Hi I'm using the following code to extract some words from a file: my  @words = grep(s/[^a-zA-Z0-9]/ /g, @lines); the problem is that the words i want must contain a mix of both letters and numbers.
jHj8nniO - good I87jjj8y - good jUjngnkk - bad ikbHH - bad
the good words are the words that are a mix of letters and numbers. thanks for any help.

Replies are listed 'Best First'.
Re: regex help
by Corion (Patriarch) on Oct 05, 2013 at 19:03 UTC

    Why not simply test the two conditions? First test that the word contains a letter, and in a second test check that the word contains a number?
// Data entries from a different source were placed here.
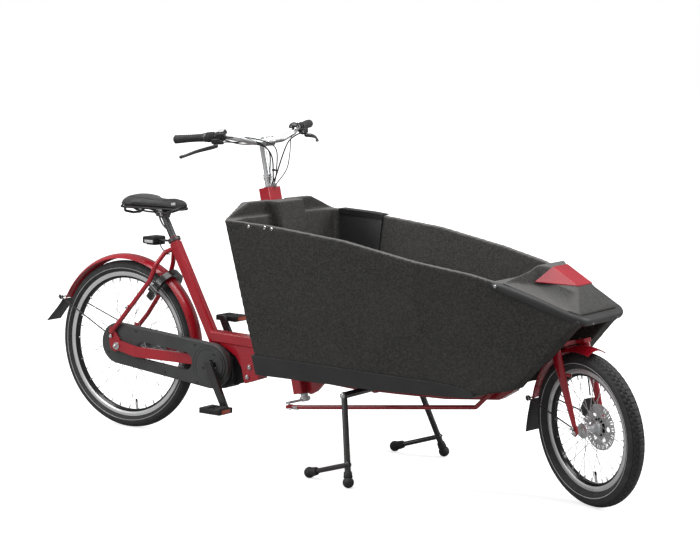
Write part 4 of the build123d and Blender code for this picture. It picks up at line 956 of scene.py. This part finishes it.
def grip(side):
    """Ergonomic grip: waisted barrel, flat palm wing, rib bands and end cap."""
    start = 0.12 if side < 0 else -0.02
    piece = Piece(SOFT, BLACK_PLASTIC, DARK_ALUMINIUM)
    axis = grip_axis(side)
    back = Vector((-0.7071, -side * 0.7071, 0))
    rows, count, ring = [], 56, 36
    for i in range(count):
        share = i / (count - 1)
        place = grip_point(start + (1.04 - start) * share, side)
        wing = max(0.0, (share - 0.22) / 0.78) ** 1.4 * (1 - 0.25 * max(0.0, (share - 0.9) / 0.1))
        barrel = 0.0158 - 0.0016 * math.sin(math.pi * min(1, share * 1.2)) + (0.0012 if share < 0.05 else 0)
        end = 0.72 if i in (0, count - 1) else 1.0
        row = []
        for j in range(ring):
            t = 2 * math.pi * j / ring
            groove = 0.0005 * (1 if (i // 2) % 2 else -1) * (0.25 < share < 0.85) * (math.sin(t) > -0.2)
            r = (barrel + groove) * end
            reach = max(0.0, math.cos(t)) ** 2 * 0.020 * wing
            flat = 1 - 0.30 * wing * max(0.0, math.cos(t)) ** 2
            row.append(place + back * (math.cos(t) * r + reach) + UP * math.sin(t) * r * flat)
        rows.append(row)
    piece.grid(rows, 0, caps=True)
    tip = grip_point(1.04, side)
    end_cap = [(0, -0.002), (0.0100, -0.002), (0.0118, 0.0), (0.0105, 0.0022), (0, 0.0028)]
    piece.lathe(end_cap, tip, axis, 28, 1)
    ring_at = grip_point(start + 0.01, side)
    piece.lathe(puck(0.0172, 0.004, 0.0007, 0.001, bore=0.0125), ring_at, axis, 36, 2)
    return piece


def grips():
    for side, name in SIDES:
        grip(side).done(f"{name}_grip", "steering", BAR_TURN, ["grips"], "rubber")


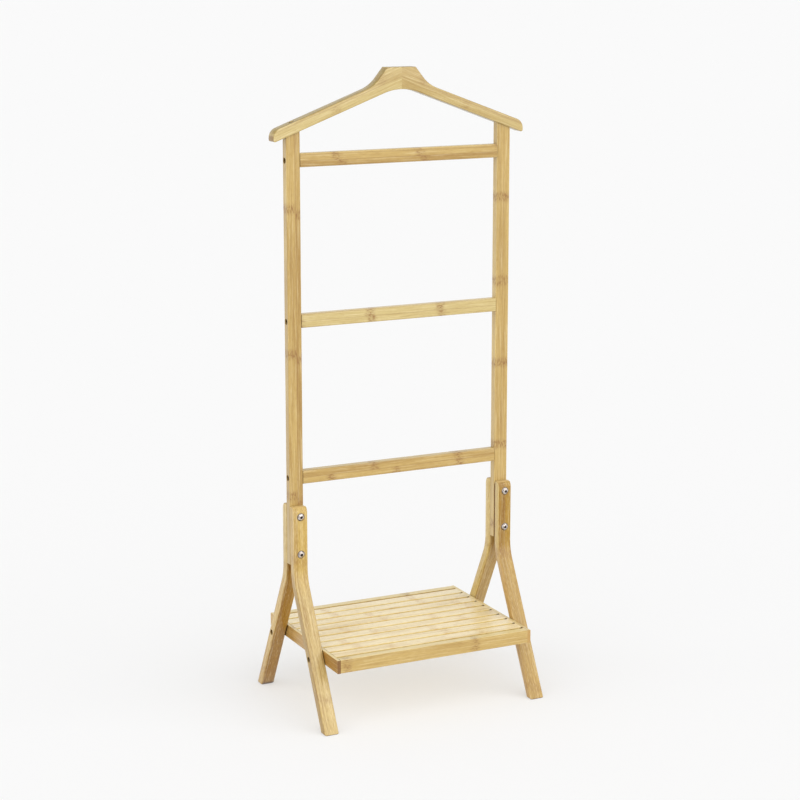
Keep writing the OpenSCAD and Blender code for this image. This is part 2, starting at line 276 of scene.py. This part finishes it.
def cane_joint(t, uvw, shift, index, second, nodes, gaps, depth):
    """How much a place belongs to a joint's band of short dark dashes, and to its thin line."""
    row = t.random(t.combine(index, shift, 3.7))
    place = t.math("ADD", nodes[0], t.math("MULTIPLY", second, nodes[1] - nodes[0]))
    place = t.math("ADD", place, t.math("MULTIPLY", t.math("SUBTRACT", row[1], 0.5), 0.006))
    spacing = t.math("ADD", gaps[0], t.math("MULTIPLY", second, gaps[1] - gaps[0]))
    place = t.math("DIVIDE", t.math("SUBTRACT", uvw[0], place), spacing)
    off = t.math("MULTIPLY", t.math("SUBTRACT", place, t.math("ROUND", place)), spacing)
    warp = t.stretched(uvw, 60.0, 240.0, shift + 23.0, 2.0)
    off = t.math("ADD", off, t.math("MULTIPLY", t.math("SUBTRACT", warp, 0.5), 0.010))
    zone = t.step(t.math("ABSOLUTE", off), 0.002, 0.0125, 1.0, 0.0)
    dash = t.step(t.stretched(uvw, 150.0, 560.0, shift + 31.0, 2.0), 0.46, 0.62)
    dash = t.math("ADD", t.math("MULTIPLY", dash, 0.7 * depth), 0.2 * depth)
    line = t.step(t.math("ABSOLUTE", t.math("ADD", off, 0.002)), 0.0, 0.0012, 0.35 * depth, 0.0)
    return t.math("MULTIPLY", zone, dash), line


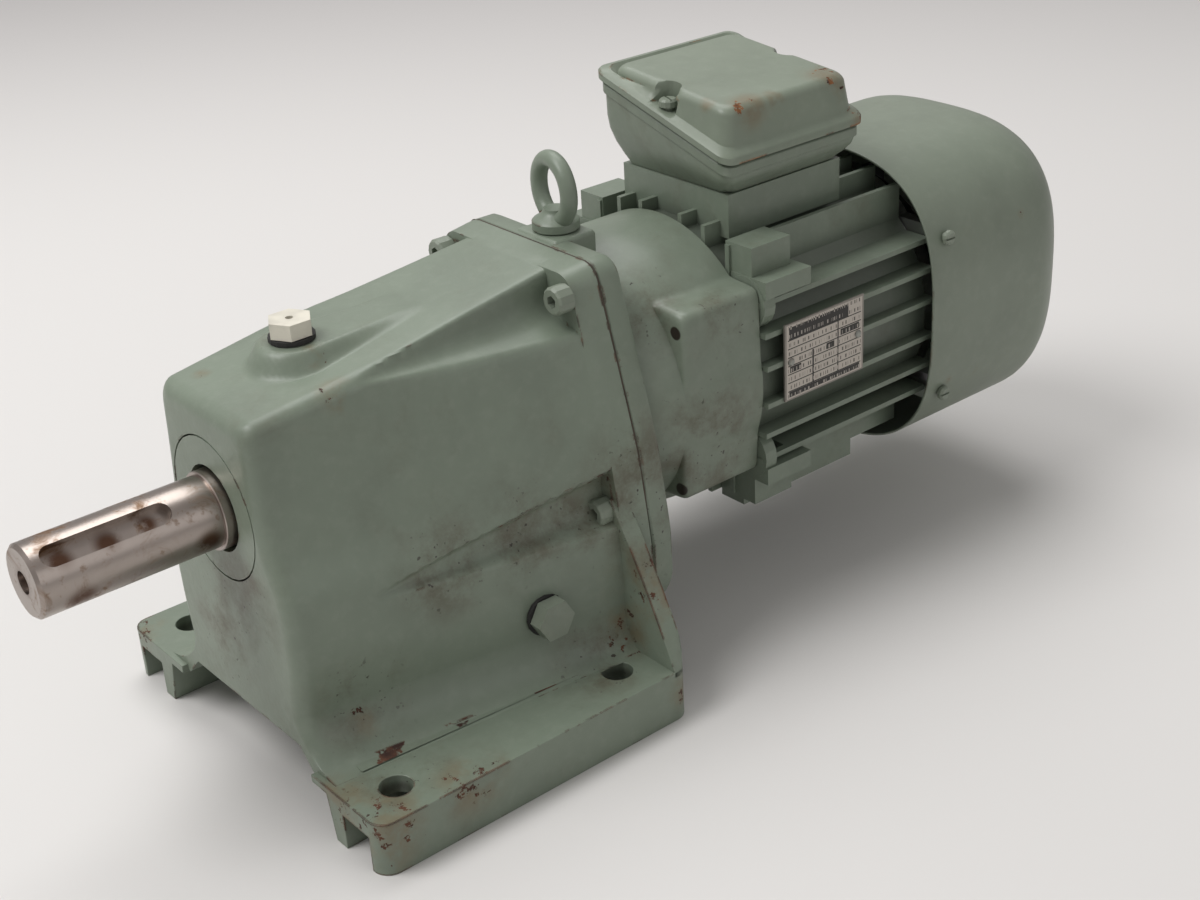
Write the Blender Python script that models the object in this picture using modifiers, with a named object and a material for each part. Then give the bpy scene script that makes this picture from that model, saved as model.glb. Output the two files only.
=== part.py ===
"""Foot-mounted gear motor, built from separate pieces.

The cast housing stands on a footed base. Its output shaft points to -X and the
motor's fan cowl to +X. Two pairs of gears join the rotor to the output shaft.
Lengths are in metres, +Z is up, and the origin is on the floor, midway between
the tip of the shaft and the back of the cowl.
"""
import math

import bmesh
import bpy
from mathutils import Matrix, Vector

MM = 0.001
GAP = 0.3 * MM
SINK = 0.4 * MM
OBJECT_NAME = "gear_motor"

# Output shaft
SHAFT_DIAMETER = 32 * MM
SHAFT_PROJECTION = 84 * MM
SHAFT_CHAMFER = 1.5 * MM
SHAFT_HEIGHT = 130 * MM
CENTRE_HOLE = 10 * MM
KEYWAY_WIDTH = 10 * MM
KEYWAY_DEPTH = 5 * MM
KEYWAY_LENGTH = 56 * MM
KEYWAY_SETBACK = 5 * MM
KEYWAY_TURN = math.radians(38)
JOURNAL_DIAMETER = 35 * MM
JOURNAL_REACH = 4 * MM
GEAR_SEAT_DIAMETER = 40 * MM
SHAFT_COLLAR = 3 * MM

# Gear train
MODULE = 1.5 * MM
OUTPUT_GEAR_TEETH = 50
LAY_PINION_TEETH = 10
INPUT_GEAR_TEETH = 40
MOTOR_PINION_TEETH = 10
TOOTH_ADDENDUM = 0.8
TOOTH_DEDENDUM = 1.1
TOOTH_SLACK = 0.15
OUTPUT_GEAR_WIDTH = 24 * MM
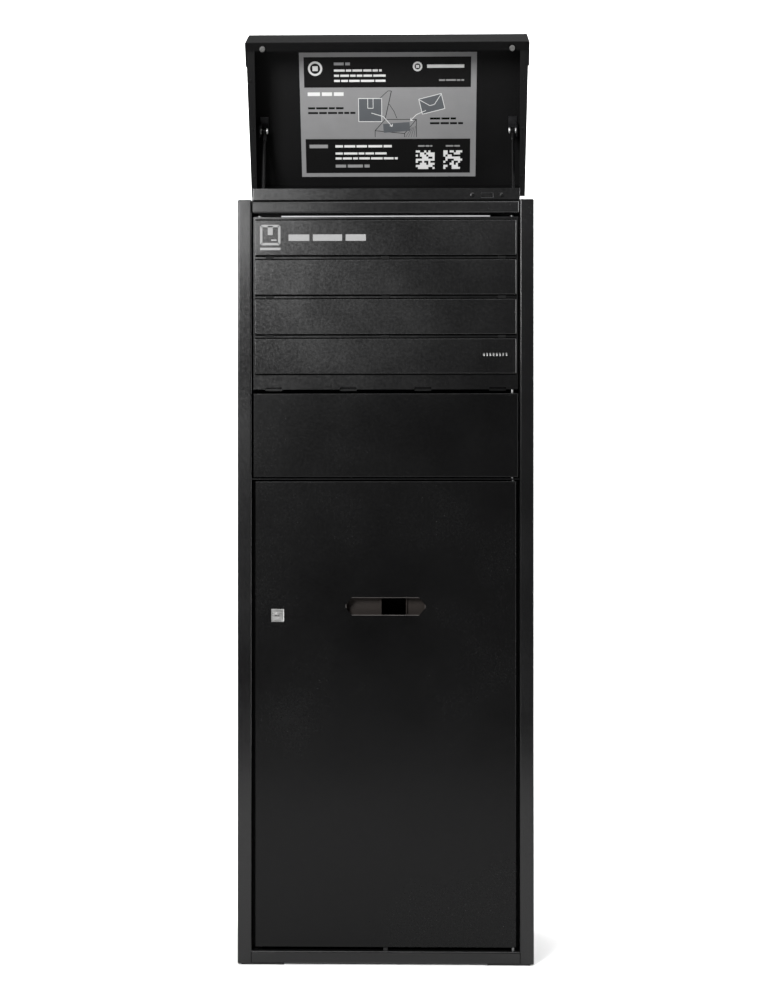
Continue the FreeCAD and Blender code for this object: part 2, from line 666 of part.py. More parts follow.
def lid_front_cap():
    """Cap that wraps the lid's front edge, its sides and the first stretch of the plate."""
    half = HALF + SHEET
    low = LID_LOW - SHEET
    top = LID_TOP + SHEET
    rear = LID_FRONT + CAP_SIDE
    cap = block((-half, half), (LID_FRONT, rear), (low, top))
    cap = cap.makeFillet(SHEET, edges_at_depth(cap, LID_FRONT))
    cap = cap.cut(block((-HALF, HALF), (LID_FRONT + SHEET, rear), (LID_LOW, LID_TOP)))
    cap = cap.cut(block((-HALF, HALF), (LID_FRONT + CAP_TOP, rear), (LID_TOP - 1.0, top + 1.0)))
    cap = cap.cut(block((-HALF, HALF), (LID_FRONT + CAP_LIP, rear), (low - 1.0, LID_LOW + 1.0)))
    return opened(cap)


def lid_label():
    """Instruction label on the inside of the plate."""
    width, length, thick = LABEL
    start = LID_FRONT + LABEL_START
    under = LID_TOP - SHEET
    return opened(block((-width / 2, width / 2), (start, start + length), (under - thick, under)))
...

      well.. that works fine too^^ thanks.
Re: regex help
by kcott (Archbishop) on Oct 05, 2013 at 19:38 UTC

    G'day kelscat18,

    You're using a substitution (i.e. s/pattern/replacement/) when you really want a pattern match (i.e. /pattern/). You're also using the 'g' modifier, which is unnecessary here. Take a look at "perlretut - Perl regular expressions tutorial" to get an understanding of the basics. Here's how I might have coded that (which, I suspect, is close to what Corion had in mind):

    #!/usr/bin/env perl use strict; use warnings; my @tests = qw{jHj8nniO I87jjj8y jUjngnkk ikbHH 12345 !@$%^&*}; my @words = grep { /[A-Za-z]/ && /\d/ } @tests; print "@words\n";

    Output:

    jHj8nniO I87jjj8y

    -- Ken

Re: regex help
by jethro (Monsignor) on Oct 05, 2013 at 20:06 UTC

    Another solution, with only one regex:

    m/\d[a-zA-Z]|[a-zA-Z]\d/;

    This works because in a string with both letters and numbers there has to be at least one location where a letter and a number touch

    Update: To Laurent_R: Absolutely. Clarity and simplicity always wins. Except when this line is in the 3% of code that needs 99,7% of the runtime of a program and you have to optimise for speed

Re: regex help
by Laurent_R (Canon) on Oct 05, 2013 at 21:27 UTC

    This last solution from jethro is clever and effective, but, with such a problem, I would rather take the solution offered by Corion. I think that, faced with a problem like that, it is often better to think is terms of several simple regexes checking individual conditions, rather than building a single more complicated regex to match all cases. Assuming I have to read and understand some undocumented code, I certainly prefer to have something like:

    do_something() if /\d/ and /[A-Za-z]/;

    which tells me immediately that I need at least one letter and one digit, rather than:

    do_something() if /\d[a-zA-Z]|[a-zA-Z]\d/;

    which is quite clear in term of what it does, but less obvious in terms of what the intended underlying rule should really be. Having said that, I also sometimes use these types of supposedly clever shortcuts when they save some typing. But that often implies that I need to add a comment to explain the whole shebang, meaning that I don't save so much typing after all.

Re: regex help
by AnomalousMonk (Archbishop) on Oct 06, 2013 at 03:27 UTC

    (Further to kcott's reply:)

    kelscat18: Not only does the substitution you show in the OP select the wrong strings when used with grep, it changes them and also changes strings in the input array.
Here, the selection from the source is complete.